Service landscapes are prone to unpredictable and disruptive interaction behaviors between their connected applications and services that can manifest in various ways, such as noisy neighbors, retry storms, “thundering herds,” feedback loops, random ripple effects or cascading failures. These behaviors are large-scale in nature and involve non-linear chains of events that make them highly unpredictable and disruptive.
The unpredictability of these behaviors also makes them impossible to prevent with “better code”—they must be controlled at runtime, as they occur.
Because simple or static application environments have fundamentally different needs from complex and dynamic ones, it is vital to adjust what gets observed and what not.
The “first” axis of observability is the horizontal or x-axis. This is the traditional axis of observability, where we focus on transactions or, more generally, threads of execution. It is the axis where requests travel “from left to right and back” that developers are most interested in. As developers, we write functions, compose them into a thread of execution and ultimately into transactions. The x-axis represents our “happy path” that we want to see work correctly in production, and this is where tracing, debugging, performance, error codes and stack contexts matter. Consequently, the x-axis is what a large part of the monitoring industry focuses on.
The second axis of observability is the vertical or y-axis. This is where we focus on aggregate behaviors of components and subsystems, not individual threads of execution. It is also where we look for feedback loops between services, pathological behaviors and cascading chains of events.
Complex and dynamic environments fail no longer due to code. They fail due to interactions.
Failure in complex and dynamic service landscapes does no longer primarily occur due to defects in code. Service landscapes fail predominantly due to unpredictable interaction behaviors between systems. In other words, it is the environmental factors—how all components behave together—that matter, not the individual thread of execution.
This is not to say that thread-of-execution concerns don’t matter. Like an orchestral score consists of many parts, a service landscape consists of many transactions. And like orchestras use conductors to ensure all parts work together in concert, a service landscape requires attention to how all its transactions execute together. It requires “y-axis” observability.

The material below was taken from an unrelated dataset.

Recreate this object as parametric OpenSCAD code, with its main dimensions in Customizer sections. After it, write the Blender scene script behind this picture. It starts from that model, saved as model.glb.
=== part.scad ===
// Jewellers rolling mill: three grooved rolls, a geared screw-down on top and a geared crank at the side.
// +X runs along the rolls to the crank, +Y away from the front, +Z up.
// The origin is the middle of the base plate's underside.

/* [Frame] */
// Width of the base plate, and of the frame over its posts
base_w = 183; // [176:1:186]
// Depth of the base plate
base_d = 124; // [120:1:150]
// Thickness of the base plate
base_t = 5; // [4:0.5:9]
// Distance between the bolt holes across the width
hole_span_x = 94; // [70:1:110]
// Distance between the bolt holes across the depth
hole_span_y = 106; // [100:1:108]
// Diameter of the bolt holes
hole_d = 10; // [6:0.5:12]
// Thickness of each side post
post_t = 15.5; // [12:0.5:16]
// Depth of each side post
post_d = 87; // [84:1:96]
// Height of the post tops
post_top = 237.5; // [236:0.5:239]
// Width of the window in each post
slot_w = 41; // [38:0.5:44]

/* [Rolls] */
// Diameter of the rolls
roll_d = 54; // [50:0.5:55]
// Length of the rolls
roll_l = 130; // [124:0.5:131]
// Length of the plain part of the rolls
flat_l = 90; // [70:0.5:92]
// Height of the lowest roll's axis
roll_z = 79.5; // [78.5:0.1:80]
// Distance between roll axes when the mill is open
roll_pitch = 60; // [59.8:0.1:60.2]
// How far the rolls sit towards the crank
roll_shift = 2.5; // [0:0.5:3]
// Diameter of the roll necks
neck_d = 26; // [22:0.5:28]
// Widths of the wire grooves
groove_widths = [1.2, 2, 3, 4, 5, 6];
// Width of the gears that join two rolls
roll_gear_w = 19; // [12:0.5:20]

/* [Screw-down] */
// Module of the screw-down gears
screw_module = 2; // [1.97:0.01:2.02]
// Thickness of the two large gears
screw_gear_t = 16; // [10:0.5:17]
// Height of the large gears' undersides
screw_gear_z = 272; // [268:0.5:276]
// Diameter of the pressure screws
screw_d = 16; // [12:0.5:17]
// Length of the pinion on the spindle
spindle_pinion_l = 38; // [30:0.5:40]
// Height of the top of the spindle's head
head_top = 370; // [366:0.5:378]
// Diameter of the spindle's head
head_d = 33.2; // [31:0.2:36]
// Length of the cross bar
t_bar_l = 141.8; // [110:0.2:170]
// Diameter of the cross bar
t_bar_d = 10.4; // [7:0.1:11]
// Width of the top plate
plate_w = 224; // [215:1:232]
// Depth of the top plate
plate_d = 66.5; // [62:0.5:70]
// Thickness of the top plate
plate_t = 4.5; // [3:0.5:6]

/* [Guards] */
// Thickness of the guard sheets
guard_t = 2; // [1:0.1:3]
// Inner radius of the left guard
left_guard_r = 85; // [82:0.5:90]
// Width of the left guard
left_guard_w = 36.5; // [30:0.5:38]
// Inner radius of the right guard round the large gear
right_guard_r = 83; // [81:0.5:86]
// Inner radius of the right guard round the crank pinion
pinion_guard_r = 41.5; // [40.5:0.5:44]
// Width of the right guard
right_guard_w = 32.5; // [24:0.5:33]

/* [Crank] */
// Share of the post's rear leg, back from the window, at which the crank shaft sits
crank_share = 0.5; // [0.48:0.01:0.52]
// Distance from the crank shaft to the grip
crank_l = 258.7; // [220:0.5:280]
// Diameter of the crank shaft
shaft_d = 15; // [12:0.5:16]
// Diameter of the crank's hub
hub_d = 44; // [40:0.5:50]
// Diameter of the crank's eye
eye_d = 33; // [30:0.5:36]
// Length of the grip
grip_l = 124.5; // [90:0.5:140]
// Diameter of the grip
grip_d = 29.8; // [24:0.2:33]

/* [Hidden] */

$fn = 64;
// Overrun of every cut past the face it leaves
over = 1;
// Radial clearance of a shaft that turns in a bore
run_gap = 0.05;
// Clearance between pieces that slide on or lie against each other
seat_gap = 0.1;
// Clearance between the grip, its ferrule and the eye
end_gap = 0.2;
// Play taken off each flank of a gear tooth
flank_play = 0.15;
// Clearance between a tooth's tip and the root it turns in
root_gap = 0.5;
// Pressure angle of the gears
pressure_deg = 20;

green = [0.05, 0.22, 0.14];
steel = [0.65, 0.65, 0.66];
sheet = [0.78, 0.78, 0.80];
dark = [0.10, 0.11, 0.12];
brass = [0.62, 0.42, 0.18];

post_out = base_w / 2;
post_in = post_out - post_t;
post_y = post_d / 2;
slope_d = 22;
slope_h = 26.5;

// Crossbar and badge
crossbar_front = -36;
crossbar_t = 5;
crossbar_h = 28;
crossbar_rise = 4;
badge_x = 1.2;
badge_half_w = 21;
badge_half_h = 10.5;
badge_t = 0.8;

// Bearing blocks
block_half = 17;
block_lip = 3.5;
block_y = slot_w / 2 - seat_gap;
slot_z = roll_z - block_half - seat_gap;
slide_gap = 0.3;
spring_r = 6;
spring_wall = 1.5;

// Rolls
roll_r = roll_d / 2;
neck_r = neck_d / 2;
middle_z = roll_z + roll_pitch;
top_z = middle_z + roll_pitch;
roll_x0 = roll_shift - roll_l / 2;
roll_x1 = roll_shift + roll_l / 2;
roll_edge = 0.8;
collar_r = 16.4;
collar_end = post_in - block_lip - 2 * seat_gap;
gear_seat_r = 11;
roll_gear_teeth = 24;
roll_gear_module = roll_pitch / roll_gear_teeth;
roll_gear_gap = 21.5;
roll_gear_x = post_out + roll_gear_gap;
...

Managing aggregate, “y-axis” behaviors is fundamentally an operational concern. Unfortunately, because the need for “y-axis” tooling typically isn’t felt until a certain amount of architectural complexity is reached, there is little tooling available to aid in detecting and responding to disruptive aggregate behaviors.
Simple or static environments do best with traditional, developer-focused “x-axis” observability as such environments exhibit few if any unpredictable environmental behaviors. As architectural complexity and rate of change increase, however, failures occur increasingly due to environmental factors. Such complex and dynamic environments need operations-focused “y-axis” observability and, crucially, corresponding “y-axis” control.

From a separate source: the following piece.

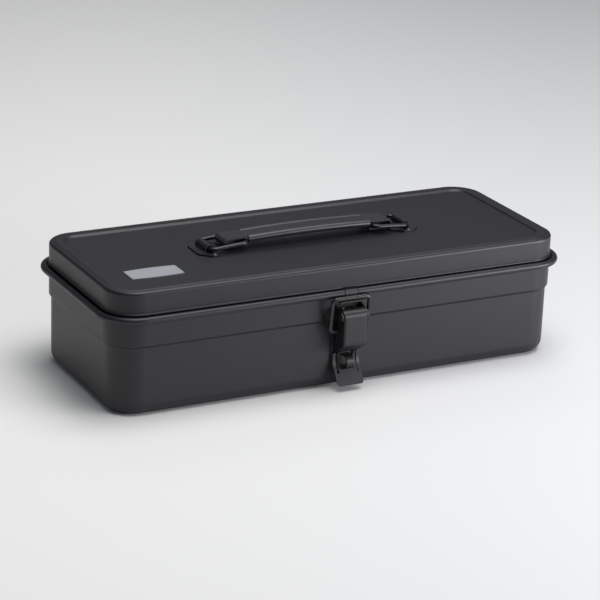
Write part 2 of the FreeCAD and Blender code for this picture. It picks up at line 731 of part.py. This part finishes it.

It is important to point out that traditional “x-axis” observability continues to be relevant in service landscapes at the local level of individual development teams. As far as the services an individual team is responsible for represent a unit of development, complete with shared blueprint and code repository, traditional developer observability such as tracing, logs and service-specific performance metrics do matter. Beyond that horizon of responsibility, however, “y-axis” observability is what matters.
The discussion around monitoring and observability centers too often on their definitions and the desire to get more and ever “deeper” data from our systems. In comparison, advice on what to focus on when collecting data is much more challenging to come by.
There are two fundamentally different classes of data to collect: horizontal, “x-axis” data around transactions and threads of executions to support developer efforts in runtime debugging and vertical, “y-axis” data around aggregate behaviors of services to support operational efforts to detect and control them. This article argues that which axis to focus on depends crucially on how complex and dynamic an environment is. Simple and static environments are best served with traditional, developer-oriented “x-axis” observability, while complex and dynamic environments require modern and operations-focused “y-axis” observability.